[Task to carry out]
Only the lines from the one containing "socket's bore clear." through the one containing "zip(*points))), Vector(map(max, zip(*points)))" are wanted. Give them again exactly, both ends included.

** Begin Information provided **

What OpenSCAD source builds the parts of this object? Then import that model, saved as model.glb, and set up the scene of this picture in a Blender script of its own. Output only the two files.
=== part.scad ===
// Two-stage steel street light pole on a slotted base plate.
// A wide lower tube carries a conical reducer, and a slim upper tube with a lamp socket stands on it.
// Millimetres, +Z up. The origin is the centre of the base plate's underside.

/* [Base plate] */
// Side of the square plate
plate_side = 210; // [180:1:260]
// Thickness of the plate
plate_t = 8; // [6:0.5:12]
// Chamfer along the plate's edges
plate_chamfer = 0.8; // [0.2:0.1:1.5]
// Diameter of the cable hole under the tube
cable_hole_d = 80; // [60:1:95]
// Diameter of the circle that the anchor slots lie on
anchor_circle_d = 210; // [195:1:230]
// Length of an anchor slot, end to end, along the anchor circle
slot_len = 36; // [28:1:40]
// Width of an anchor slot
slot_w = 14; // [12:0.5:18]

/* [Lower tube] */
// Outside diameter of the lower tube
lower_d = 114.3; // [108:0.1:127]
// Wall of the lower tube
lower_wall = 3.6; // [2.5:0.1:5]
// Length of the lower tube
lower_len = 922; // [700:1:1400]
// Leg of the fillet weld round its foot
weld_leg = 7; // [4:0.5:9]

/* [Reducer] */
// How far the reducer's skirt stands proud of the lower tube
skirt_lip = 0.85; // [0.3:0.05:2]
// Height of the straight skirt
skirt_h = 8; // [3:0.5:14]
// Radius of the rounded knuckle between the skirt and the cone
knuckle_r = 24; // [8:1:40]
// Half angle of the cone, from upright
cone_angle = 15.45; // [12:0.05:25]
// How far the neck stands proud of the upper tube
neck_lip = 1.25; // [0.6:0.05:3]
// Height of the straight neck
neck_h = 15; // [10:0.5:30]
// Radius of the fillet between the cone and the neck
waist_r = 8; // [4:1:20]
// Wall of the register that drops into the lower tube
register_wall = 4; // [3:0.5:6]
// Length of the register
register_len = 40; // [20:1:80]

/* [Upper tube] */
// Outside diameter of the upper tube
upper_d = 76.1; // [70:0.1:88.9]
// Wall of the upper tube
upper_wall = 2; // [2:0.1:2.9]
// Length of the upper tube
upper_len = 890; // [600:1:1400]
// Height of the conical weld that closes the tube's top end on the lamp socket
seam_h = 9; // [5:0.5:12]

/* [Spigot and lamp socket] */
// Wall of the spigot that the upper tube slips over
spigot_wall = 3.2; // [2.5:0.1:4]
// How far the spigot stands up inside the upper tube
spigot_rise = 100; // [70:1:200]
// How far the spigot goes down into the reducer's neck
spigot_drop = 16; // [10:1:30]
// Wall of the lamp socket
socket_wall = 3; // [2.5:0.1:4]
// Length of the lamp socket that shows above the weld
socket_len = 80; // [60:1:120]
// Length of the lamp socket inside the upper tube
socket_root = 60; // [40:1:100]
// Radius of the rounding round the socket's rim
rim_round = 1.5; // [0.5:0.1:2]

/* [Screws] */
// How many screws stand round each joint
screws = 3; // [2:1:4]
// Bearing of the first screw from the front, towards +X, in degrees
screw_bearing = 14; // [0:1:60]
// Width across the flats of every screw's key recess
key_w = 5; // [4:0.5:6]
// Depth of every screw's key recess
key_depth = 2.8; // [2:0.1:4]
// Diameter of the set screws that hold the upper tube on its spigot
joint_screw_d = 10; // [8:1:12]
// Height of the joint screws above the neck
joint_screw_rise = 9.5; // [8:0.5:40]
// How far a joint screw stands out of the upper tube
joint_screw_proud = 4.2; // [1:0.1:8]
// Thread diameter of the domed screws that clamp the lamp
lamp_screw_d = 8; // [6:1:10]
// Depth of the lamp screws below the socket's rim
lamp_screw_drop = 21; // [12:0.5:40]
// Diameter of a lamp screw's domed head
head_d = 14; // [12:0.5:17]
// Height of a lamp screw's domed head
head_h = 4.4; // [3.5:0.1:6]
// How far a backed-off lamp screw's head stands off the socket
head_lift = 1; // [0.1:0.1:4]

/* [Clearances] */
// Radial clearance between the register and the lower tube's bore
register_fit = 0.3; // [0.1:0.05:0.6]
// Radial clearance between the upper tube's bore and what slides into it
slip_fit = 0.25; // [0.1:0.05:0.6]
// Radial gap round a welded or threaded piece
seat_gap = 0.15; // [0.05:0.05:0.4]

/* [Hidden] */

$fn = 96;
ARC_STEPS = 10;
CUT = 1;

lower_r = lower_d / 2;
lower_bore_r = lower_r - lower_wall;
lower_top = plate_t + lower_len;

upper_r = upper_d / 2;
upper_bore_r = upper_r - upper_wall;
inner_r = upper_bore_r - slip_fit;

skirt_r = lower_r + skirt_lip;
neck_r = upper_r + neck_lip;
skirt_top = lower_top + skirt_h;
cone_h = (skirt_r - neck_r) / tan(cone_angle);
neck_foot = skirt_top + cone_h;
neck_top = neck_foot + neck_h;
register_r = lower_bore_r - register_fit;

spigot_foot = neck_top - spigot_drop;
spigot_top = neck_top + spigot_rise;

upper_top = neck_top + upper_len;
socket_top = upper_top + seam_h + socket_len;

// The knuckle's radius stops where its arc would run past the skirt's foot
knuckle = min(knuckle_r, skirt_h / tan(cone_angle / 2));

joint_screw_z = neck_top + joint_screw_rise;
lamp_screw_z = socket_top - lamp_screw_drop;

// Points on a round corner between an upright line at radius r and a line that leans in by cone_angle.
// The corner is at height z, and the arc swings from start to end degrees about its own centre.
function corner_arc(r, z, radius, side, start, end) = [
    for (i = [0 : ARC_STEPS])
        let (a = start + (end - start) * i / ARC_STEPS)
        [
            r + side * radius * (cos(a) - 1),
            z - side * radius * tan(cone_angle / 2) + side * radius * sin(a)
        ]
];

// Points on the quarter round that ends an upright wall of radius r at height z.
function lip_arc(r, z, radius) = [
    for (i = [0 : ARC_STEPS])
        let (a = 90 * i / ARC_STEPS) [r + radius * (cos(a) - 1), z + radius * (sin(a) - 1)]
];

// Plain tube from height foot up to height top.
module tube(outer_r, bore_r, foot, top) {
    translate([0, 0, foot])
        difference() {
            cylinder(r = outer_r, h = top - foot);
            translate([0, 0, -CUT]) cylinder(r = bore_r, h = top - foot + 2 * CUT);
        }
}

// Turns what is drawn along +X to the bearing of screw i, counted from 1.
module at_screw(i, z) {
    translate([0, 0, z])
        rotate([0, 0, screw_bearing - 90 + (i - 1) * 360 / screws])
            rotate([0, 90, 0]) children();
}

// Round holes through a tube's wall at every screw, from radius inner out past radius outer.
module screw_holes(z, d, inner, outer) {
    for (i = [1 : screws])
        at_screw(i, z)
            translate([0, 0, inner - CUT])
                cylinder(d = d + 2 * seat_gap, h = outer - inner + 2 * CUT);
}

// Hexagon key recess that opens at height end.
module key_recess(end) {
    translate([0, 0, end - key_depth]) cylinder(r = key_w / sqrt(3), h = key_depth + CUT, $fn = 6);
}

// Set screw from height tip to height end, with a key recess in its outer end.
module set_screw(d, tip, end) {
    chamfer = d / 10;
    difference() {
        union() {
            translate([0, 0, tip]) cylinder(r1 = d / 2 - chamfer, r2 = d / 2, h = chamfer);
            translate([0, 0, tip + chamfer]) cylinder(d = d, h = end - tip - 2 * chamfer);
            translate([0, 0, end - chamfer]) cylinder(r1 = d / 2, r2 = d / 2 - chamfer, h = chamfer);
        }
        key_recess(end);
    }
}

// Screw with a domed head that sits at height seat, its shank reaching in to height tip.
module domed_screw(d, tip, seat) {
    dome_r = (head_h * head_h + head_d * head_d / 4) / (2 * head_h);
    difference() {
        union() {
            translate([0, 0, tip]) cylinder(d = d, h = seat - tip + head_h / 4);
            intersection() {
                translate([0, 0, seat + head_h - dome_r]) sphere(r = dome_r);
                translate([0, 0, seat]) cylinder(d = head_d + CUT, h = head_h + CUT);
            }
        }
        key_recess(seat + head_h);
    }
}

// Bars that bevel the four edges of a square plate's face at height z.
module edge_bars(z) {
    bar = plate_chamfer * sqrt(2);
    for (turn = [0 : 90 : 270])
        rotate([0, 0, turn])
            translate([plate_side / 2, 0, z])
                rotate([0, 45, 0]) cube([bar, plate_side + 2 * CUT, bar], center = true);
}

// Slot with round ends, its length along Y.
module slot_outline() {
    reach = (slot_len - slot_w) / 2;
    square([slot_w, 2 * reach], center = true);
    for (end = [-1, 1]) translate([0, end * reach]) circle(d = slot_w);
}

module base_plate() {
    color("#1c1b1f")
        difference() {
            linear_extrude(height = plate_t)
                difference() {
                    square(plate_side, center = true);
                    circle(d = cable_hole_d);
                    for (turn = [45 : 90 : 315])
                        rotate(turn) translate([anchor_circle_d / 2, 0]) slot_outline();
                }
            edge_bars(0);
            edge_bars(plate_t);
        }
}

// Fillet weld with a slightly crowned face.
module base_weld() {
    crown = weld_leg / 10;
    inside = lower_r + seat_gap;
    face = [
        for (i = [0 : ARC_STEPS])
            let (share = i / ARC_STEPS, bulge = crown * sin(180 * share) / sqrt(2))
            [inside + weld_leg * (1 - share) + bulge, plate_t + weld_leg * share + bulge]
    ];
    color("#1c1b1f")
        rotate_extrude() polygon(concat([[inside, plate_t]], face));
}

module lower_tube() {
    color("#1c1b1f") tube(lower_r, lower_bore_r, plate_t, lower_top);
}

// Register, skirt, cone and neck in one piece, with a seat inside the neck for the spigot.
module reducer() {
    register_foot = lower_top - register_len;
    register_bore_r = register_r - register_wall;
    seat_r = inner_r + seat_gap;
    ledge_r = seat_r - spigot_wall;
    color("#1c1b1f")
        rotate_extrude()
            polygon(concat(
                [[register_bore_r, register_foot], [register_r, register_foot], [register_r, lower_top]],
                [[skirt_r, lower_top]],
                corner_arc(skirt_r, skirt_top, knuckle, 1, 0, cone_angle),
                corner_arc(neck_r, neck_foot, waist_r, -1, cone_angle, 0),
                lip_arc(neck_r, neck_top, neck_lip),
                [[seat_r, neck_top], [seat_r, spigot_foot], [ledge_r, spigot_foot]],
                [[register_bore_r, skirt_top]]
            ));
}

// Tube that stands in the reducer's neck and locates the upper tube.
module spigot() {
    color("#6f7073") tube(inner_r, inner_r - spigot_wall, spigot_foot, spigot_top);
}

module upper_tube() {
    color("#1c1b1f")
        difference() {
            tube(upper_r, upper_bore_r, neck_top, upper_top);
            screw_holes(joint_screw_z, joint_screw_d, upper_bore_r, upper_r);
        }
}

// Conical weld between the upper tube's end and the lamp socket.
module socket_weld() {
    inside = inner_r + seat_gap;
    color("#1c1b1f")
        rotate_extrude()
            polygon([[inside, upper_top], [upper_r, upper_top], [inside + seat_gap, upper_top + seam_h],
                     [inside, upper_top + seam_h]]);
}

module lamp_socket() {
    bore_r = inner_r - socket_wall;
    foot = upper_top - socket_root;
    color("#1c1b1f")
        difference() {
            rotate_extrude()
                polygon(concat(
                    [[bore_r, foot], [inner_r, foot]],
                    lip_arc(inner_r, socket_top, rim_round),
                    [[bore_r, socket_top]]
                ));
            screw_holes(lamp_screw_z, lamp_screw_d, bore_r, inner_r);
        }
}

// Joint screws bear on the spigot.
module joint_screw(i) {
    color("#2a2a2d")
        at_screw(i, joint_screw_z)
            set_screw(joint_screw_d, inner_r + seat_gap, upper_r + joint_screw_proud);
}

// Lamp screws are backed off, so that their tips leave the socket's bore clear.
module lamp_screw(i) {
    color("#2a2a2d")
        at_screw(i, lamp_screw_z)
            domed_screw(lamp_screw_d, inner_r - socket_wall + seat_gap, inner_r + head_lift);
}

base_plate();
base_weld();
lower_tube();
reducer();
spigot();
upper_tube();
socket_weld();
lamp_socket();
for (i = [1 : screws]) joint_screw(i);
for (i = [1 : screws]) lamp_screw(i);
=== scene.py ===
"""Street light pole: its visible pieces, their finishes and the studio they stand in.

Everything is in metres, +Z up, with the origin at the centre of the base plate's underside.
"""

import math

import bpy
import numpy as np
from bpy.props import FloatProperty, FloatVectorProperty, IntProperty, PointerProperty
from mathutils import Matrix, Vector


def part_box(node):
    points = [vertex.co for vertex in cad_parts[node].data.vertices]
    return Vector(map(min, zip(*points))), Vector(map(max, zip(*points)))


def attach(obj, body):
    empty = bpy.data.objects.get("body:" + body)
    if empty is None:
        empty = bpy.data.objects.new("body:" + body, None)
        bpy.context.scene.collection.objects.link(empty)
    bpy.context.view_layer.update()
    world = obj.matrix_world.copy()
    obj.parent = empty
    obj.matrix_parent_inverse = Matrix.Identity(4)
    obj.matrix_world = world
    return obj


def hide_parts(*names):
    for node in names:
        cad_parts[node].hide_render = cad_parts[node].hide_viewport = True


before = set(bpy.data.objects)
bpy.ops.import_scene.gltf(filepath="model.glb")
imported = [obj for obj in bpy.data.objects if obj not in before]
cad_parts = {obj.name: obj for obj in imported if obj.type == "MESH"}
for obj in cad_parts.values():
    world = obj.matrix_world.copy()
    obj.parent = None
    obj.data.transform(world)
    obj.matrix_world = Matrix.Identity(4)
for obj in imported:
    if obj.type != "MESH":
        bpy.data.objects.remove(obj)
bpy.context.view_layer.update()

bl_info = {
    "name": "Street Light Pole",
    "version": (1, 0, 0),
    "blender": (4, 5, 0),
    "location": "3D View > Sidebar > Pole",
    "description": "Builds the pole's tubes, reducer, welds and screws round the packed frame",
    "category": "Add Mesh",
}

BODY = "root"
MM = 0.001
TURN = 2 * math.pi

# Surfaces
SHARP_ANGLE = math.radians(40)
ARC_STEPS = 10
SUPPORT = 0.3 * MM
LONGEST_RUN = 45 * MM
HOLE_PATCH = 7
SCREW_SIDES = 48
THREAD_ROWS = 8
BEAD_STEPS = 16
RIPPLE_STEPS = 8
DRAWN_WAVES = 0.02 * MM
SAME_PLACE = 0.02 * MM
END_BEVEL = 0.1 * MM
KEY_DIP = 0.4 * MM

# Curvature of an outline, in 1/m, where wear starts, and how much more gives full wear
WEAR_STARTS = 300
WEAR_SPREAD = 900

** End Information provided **

[Completed exercise]
// Lamp screws are backed off, so that their tips leave the socket's bore clear.
module lamp_screw(i) {
    color("#2a2a2d")
        at_screw(i, lamp_screw_z)
            domed_screw(lamp_screw_d, inner_r - socket_wall + seat_gap, inner_r + head_lift);
}

base_plate();
base_weld();
lower_tube();
reducer();
spigot();
upper_tube();
socket_weld();
lamp_socket();
for (i = [1 : screws]) joint_screw(i);
for (i = [1 : screws]) lamp_screw(i);
=== scene.py ===
"""Street light pole: its visible pieces, their finishes and the studio they stand in.

Everything is in metres, +Z up, with the origin at the centre of the base plate's underside.
"""

import math

import bpy
import numpy as np
from bpy.props import FloatProperty, FloatVectorProperty, IntProperty, PointerProperty
from mathutils import Matrix, Vector


def part_box(node):
    points = [vertex.co for vertex in cad_parts[node].data.vertices]
    return Vector(map(min, zip(*points))), Vector(map(max, zip(*points)))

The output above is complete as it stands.